O QUE VOCÊ FAZ AÍ SOZINHO NO BANCO DA IGREJA? – Por falar em Dom Adriano e nos queridos recantos do passado, conto-lhes a pequena saga do Zé Carola. Zé era também da Paraíba, arribado para o Rio. O que para ele sobrou, no Sul Maravilha, foi uma flanelinha, na frente da Catedral de Nova Iguaçu, para zelar os carros dos bacanas. De família intensamente devota, o Zé não perdeu a religião nem a fé, juntamente com as raízes que lhe foram roubadas. Ao contrário, na solidão desamparada e sem afeto da cidade grande, Zé aferrou-se, de corpo e alma, às rezas de sua mamãe. Entre um carro e outro a vigiar, dava suas corridas para dentro da Catedral. Lá sentava-se no banco da frente e olhava para o altar. Isso tantas vezes e com tanta freqüência, que terminou gerando desconfiança. A admiração só cresceu, quando sacristão e vigário constataram que aquele nordestino magrelo não era ladrão dos cofres da igreja. Os dois perguntaram: - “O que você faz aí sentado o tempo todo?” – “Não faço nada!” – “Mas então o que é que você reza tanto? – “Não rezo nada, fico olhando para Ele e Ele fica olhando para mim!”

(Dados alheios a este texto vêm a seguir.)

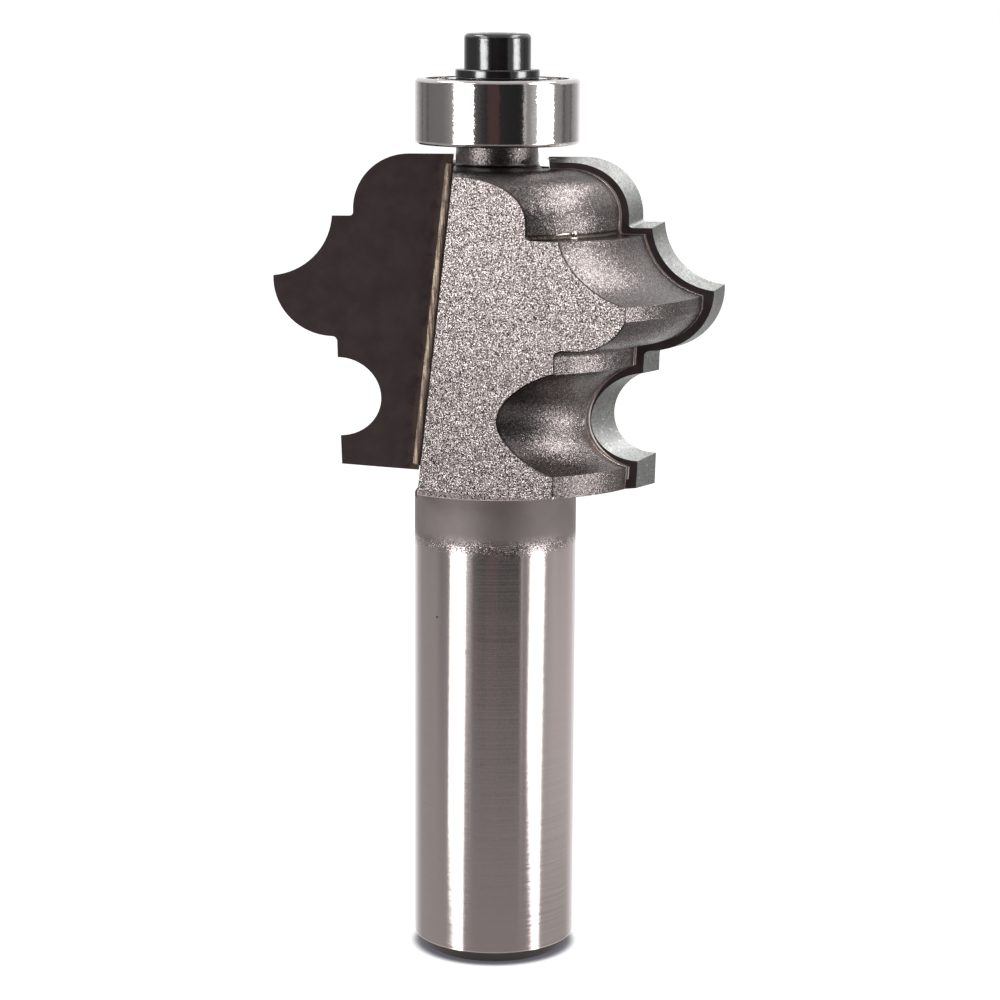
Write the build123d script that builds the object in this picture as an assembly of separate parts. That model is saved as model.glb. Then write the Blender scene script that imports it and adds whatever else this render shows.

LÁ DE BAIXO OS RICOS PERDULÁRIOS AVISTARAM ZÉ NO SEIO DE ABRAÃO – Certa manhã garoenta, Zé Carola foi atropelado, em suas correrias entre os automóveis. Levado às pressas para o Hospital da Posse, foi jogado no catre de uma enfermaria, como indigente. Na hora certa, os outros doentes recebiam visitas, menos o Zé. Ninguém o visitava, mas ele fez um pedido especial, fácil de ser atendido. Suplicou que deixassem uma cadeira vazia ao lado de sua cama. A enfermeira, em tom de galhofa, perguntou para quê? Zé respondeu que, quando as outras visitas saíam, a dele chegava. Sentava-se na cadeira e ficava olhando para ele dizendo: - “Zé, sou eu agora que olho para você!” Foi quando abriu vaga de anjo lá em cima e o Administrador não teve muito trabalho de escolher o substituto. No Hospital-açougue, Zé contraiu grave infecção, que não demorou a transportá-lo dos brejos e áridos deste mundo para o Seio de Abraão. Lá de baixo, os proprietários dos carrões brilhantes olhavam para cima, sem transporte para fazer a travessia. - Pois São Zé Carola do Brejo de Lagoa Seca leve a todos vocês nossos melhores votos de Páscoa!